March 3, 2007

Guilt That We're Not Doing

Guilt. Oh, there's so much of it to go around - especially in religion. I ask, if we feel guilty about what we aren't doing, can we ever do enough not to feel guilty anymore?

If "not doing" has such a power over us that it makes us feel bad about ourselves, how much "doing" do we need to do to make up for that power? I say, no matter how much we do, if "not doing" has that much power over us, we will never be free.

This guilt of "not doing" can drive us to fill our days with as much as we can possibly cram in. The fear of guilt can make us crazy.

Instead of "doing" to get rid of guilt, we need to get rid of the power that "should" has over us.

In the words of Deepak Chopra, create intention, but hold no attachments to the results.

That may seem counter intuitive. I mean, if we "don't care" whether things get done or not, they won't ever get done, right?
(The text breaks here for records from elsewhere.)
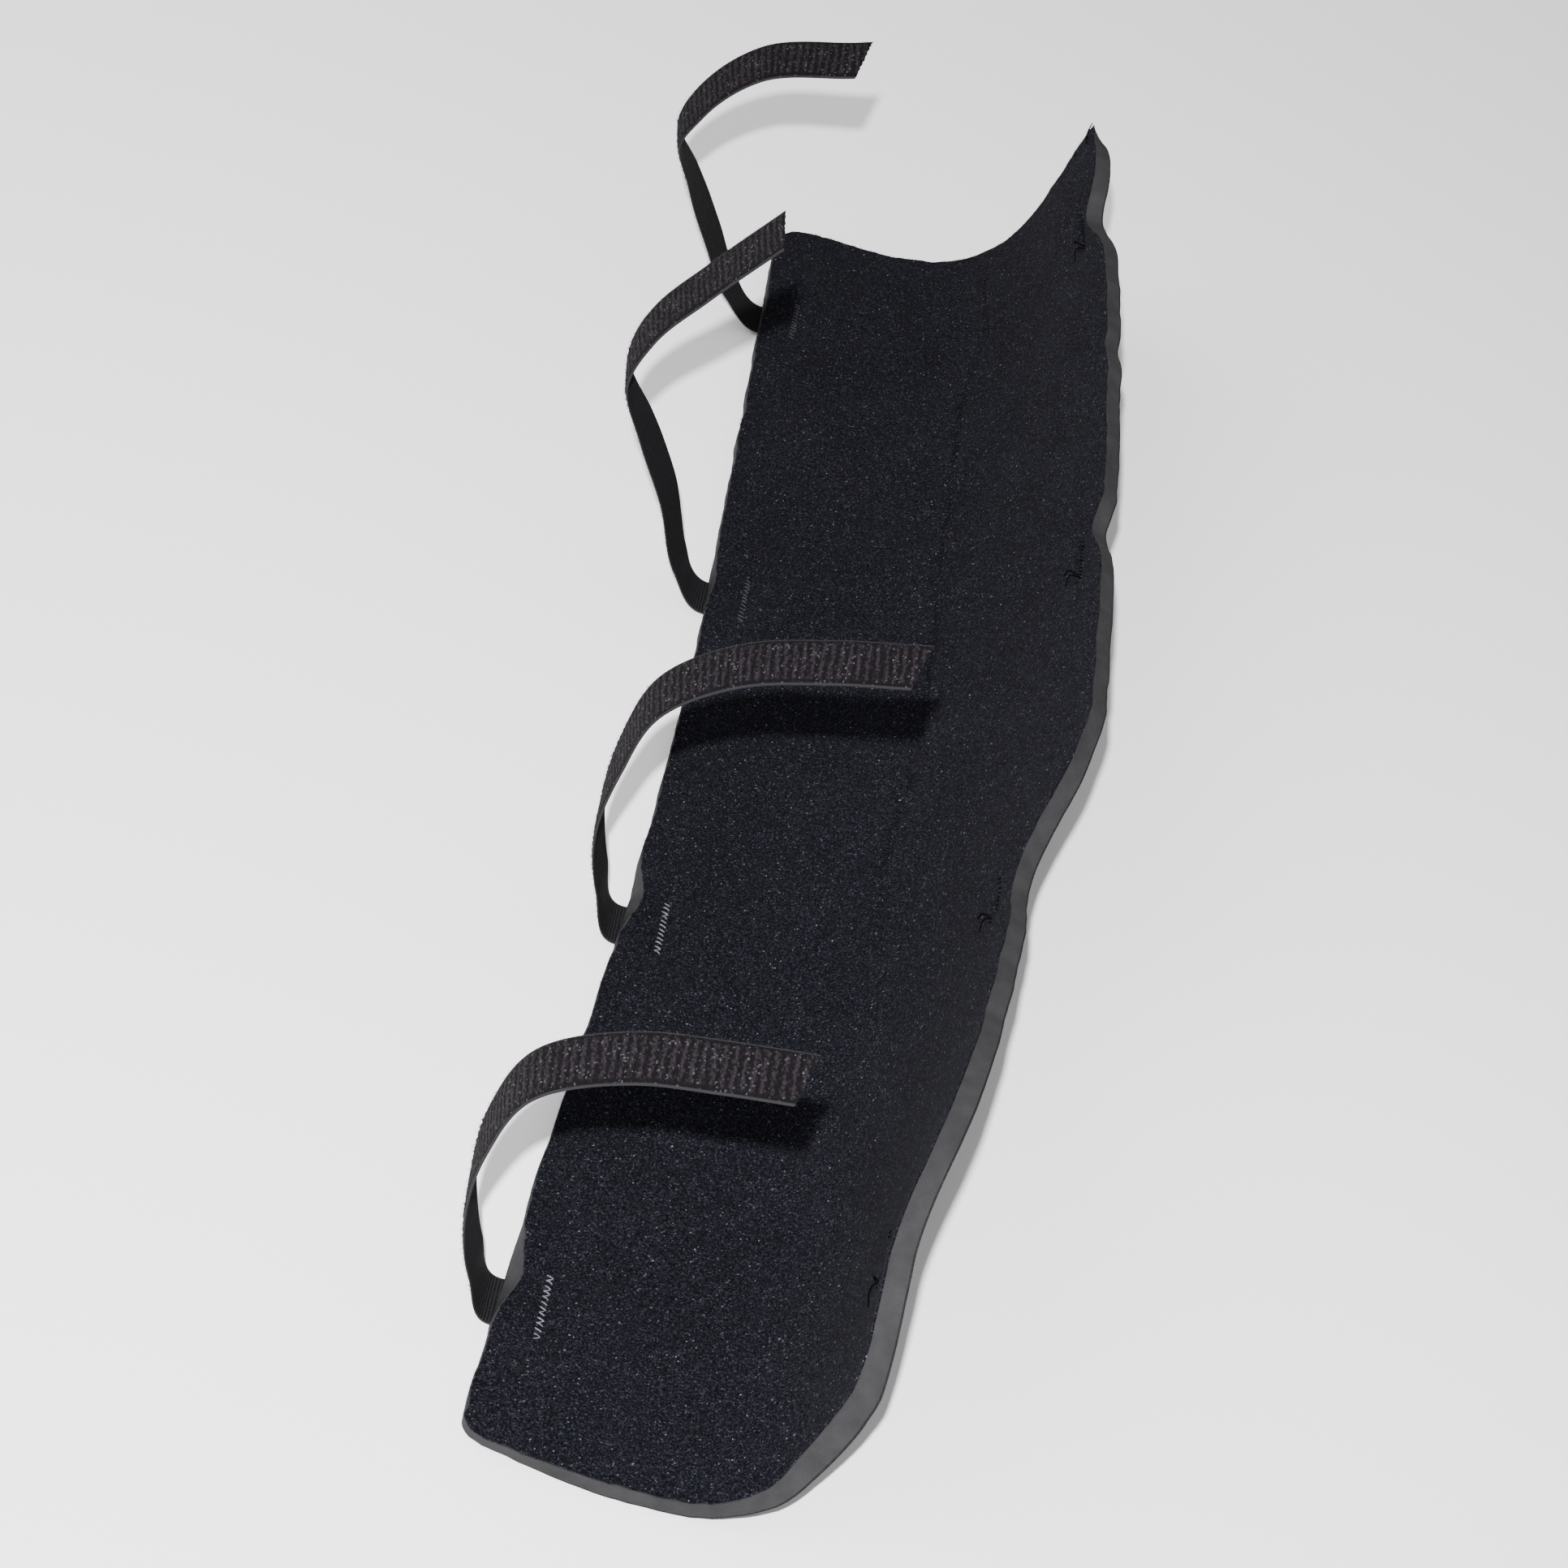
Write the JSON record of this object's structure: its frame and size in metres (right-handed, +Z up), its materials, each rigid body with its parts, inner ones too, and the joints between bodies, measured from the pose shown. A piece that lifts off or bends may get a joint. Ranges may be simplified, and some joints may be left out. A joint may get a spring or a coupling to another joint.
{
  "type": "kick shield",
  "caption": "Long foam limb guard bent into an open gutter, with sewn hook-and-loop straps that curl over it and meet landing tabs on the outside of the turned-up wing.",
  "frame": {"origin": "on the floor under the middle of the whole object's box; the shield lies on the outer cover of its flat wing", "axes": "+Y along the shield from the ankle end to the knee end, +X from the flat wing to the turned-up wing, +Z up, out of the lining of the flat wing"},
  "size_m": [0.1764, 0.5783, 0.155],
  "materials": {
    "lining": "black brushed nap with a fine bright fleck",
    "foam": "cut closed-cell foam, matte mid grey",
    "cover": "black plain-woven cover cloth, matte",
    "tape": "black hook-and-loop tape, ribbed pile, woven selvage",
    "thread": "light grey bonded thread, satin"
  },
  "bodies": {
    "shield": {"inner_lining": "lining", "foam_core": "foam", "outer_cover": "cover", "strap_root_1": "tape", "strap_root_2": "tape", "strap_root_3": "tape", "strap_root_4": "tape", "strap_tack_1": "thread", "strap_tack_2": "thread", "strap_tack_3": "thread", "strap_tack_4": "thread", "landing_tab_1": "tape", "landing_tab_2": "tape", "landing_tab_3": "tape", "landing_tab_4": "tape", "tab_tack_1": "thread", "tab_tack_2": "thread", "tab_tack_3": "thread", "tab_tack_4": "thread"},
    "strap_1": {"strap_1": "tape"},
    "strap_2": {"strap_2": "tape"},
    "strap_3": {"strap_3": "tape"},
    "strap_4": {"strap_4": "tape"}
  },
  "joints": [
    {"name": "strap_1_fold", "type": "hinge", "parent": "shield", "child": "strap_1", "pos_m": [-0.04188, 0.2317, 0.0017], "axis": [0, 1, 0], "range_deg": [-44, 45], "stiffness_Nm_per_rad": 0.02},
    {"name": "strap_2_fold", "type": "hinge", "parent": "shield", "child": "strap_2", "pos_m": [-0.03825, 0.0707, 0.0017], "axis": [0, 1, 0], "range_deg": [-50, 38], "stiffness_Nm_per_rad": 0.02},
    {"name": "strap_3_fold", "type": "hinge", "parent": "shield", "child": "strap_3", "pos_m": [-0.04165, -0.0873, 0.0017], "axis": [0, 1, 0], "range_deg": [-65, 22], "stiffness_Nm_per_rad": 0.02},
    {"name": "strap_4_fold", "type": "hinge", "parent": "shield", "child": "strap_4", "pos_m": [-0.05125, -0.2368, 0.0017], "axis": [0, 1, 0], "range_deg": [-65, 20], "stiffness_Nm_per_rad": 0.02}
  ]
}
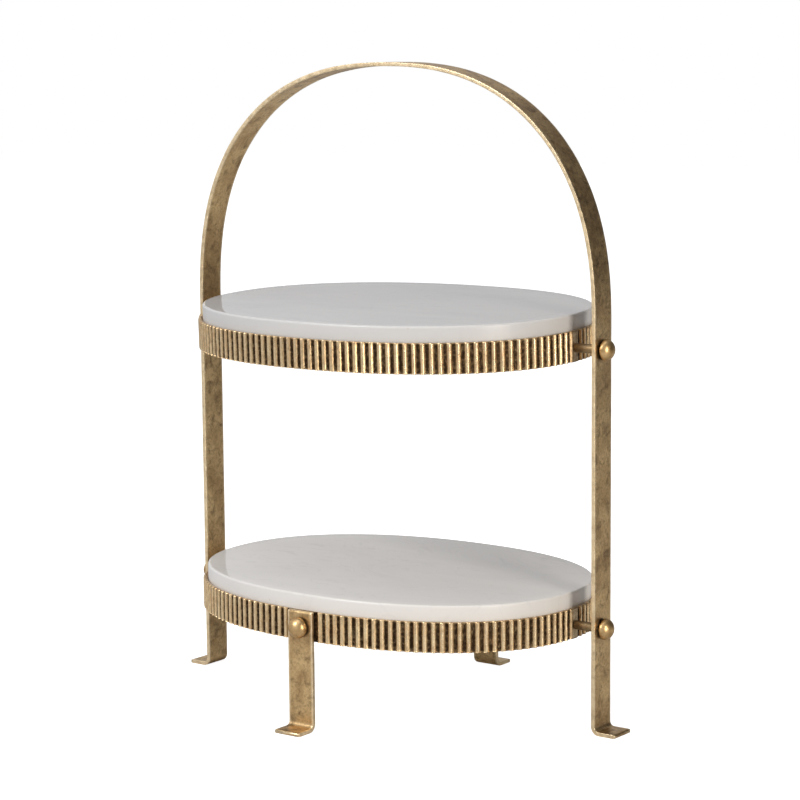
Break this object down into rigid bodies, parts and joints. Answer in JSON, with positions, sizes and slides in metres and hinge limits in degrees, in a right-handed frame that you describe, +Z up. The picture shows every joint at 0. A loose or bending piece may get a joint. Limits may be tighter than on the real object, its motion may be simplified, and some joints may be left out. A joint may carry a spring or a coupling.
{
  "type": "tiered cake stand",
  "caption": "Two-tier oval cake stand: marble slabs drop into ribbed brass bands bolted to a tall brass strap arch with outward feet.",
  "frame": {"origin": "on the floor, under the middle of the arch and of both ovals", "axes": "+Z up, X across the arch and along the ovals, -Y the front"},
  "size_m": [0.3604, 0.2454, 0.433],
  "materials": {
    "antique_brass": "antique brass strip, mottled brown patina on the faces and bright worn edges",
    "ribbed_brass": "cast brass, bright worn ribs and dark pitted grooves",
    "polished_brass": "smooth domed heads, polished with brown patina at the rim",
    "plain_brass": "plain brass, dull, inside the bands",
    "white_marble": "polished white marble with faint grey veins, opaque"
  },
  "bodies": {
    "stand": {"arch_strap": "antique_brass", "lower_band": "ribbed_brass", "lower_ledge": "plain_brass", "front_leg": "antique_brass", "rear_leg": "antique_brass", "upper_band": "ribbed_brass", "upper_ledge": "plain_brass", "lower_left_bolt": "polished_brass", "lower_left_spacer": "antique_brass", "lower_left_nut": "plain_brass", "lower_right_bolt": "polished_brass", "lower_right_spacer": "antique_brass", "lower_right_nut": "plain_brass", "upper_left_bolt": "polished_brass", "upper_left_spacer": "antique_brass", "upper_left_nut": "plain_brass", "upper_right_bolt": "polished_brass", "upper_right_spacer": "antique_brass", "upper_right_nut": "plain_brass", "front_leg_bolt": "polished_brass", "front_leg_nut": "plain_brass", "rear_leg_bolt": "polished_brass", "rear_leg_nut": "plain_brass"},
    "lower_slab_body": {"lower_slab": "white_marble"},
    "upper_slab_body": {"upper_slab": "white_marble"}
  },
  "joints": [
    {"name": "lower_slab_lift", "type": "slide", "parent": "stand", "child": "lower_slab_body", "axis": [0, 0, 1], "range_m": [0, 0.06]},
    {"name": "upper_slab_lift", "type": "slide", "parent": "stand", "child": "upper_slab_body", "axis": [0, -0.0314, 0.9995], "range_m": [0, 0.06]}
  ]
}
However, it actually works the other way. The more we care about whether things get done, the harder it is to do them, and when they don't get done, we feel terrible. Then, we get used to feeling so terrible when things don't get done, that we get preemptive guilt before we even have a chance to do what we need to do. Then, we start to feel guilt as soon as we decide to do something, because we've been there so many times, it's a habit, and instead of only feeling guilt when we don't do something, we feel guilt until we get it done.

However, if we have the intention, yet don't get caught up in the emotions of disappointment, we have a much higher chance of doing what we really need to do. If we don't have an attachment to the results of an intention, we can make space for things to turn out differently than we expected, and maybe, just maybe, things will actually be better than we anticipated. When we are free of guilt, we are also free to let the world work with us to decide which things we really need, and which things are really good for the universe, and which things are actually selfish, destructive or meaningless.

That's not to say that intention without attachment will get everything that we need done, done. We can never do that. No matter how hard we try, we can never get everything done. But intention without attachment gives us the freedom to let go and move one when we make a mistake. It gives us the power to make change, and the power to love ourselves and keep going when things go in an unexpected direction. This point of view gives us energy to do more. Guilt makes us tired, and then we're even less likely to get done what really needs to be done.

Guilt was a major part of my life for so long. It's really hard to love oneself when we are full of guilt. It's also hard to love and be accepting of others when we are so hard on ourselves. I'm finally learning that. Intention without attachment is exactly what I needed to learn (and to continue learning). And that's what successful people do. I can see it now, all over the place, where I never saw it before, and always wondered, "How do they do it?"

Now I know.

1 comment:

Lea Yekutiel said...


I love the title of your blog. It's so funny.

I will talk with you on Saturday about it.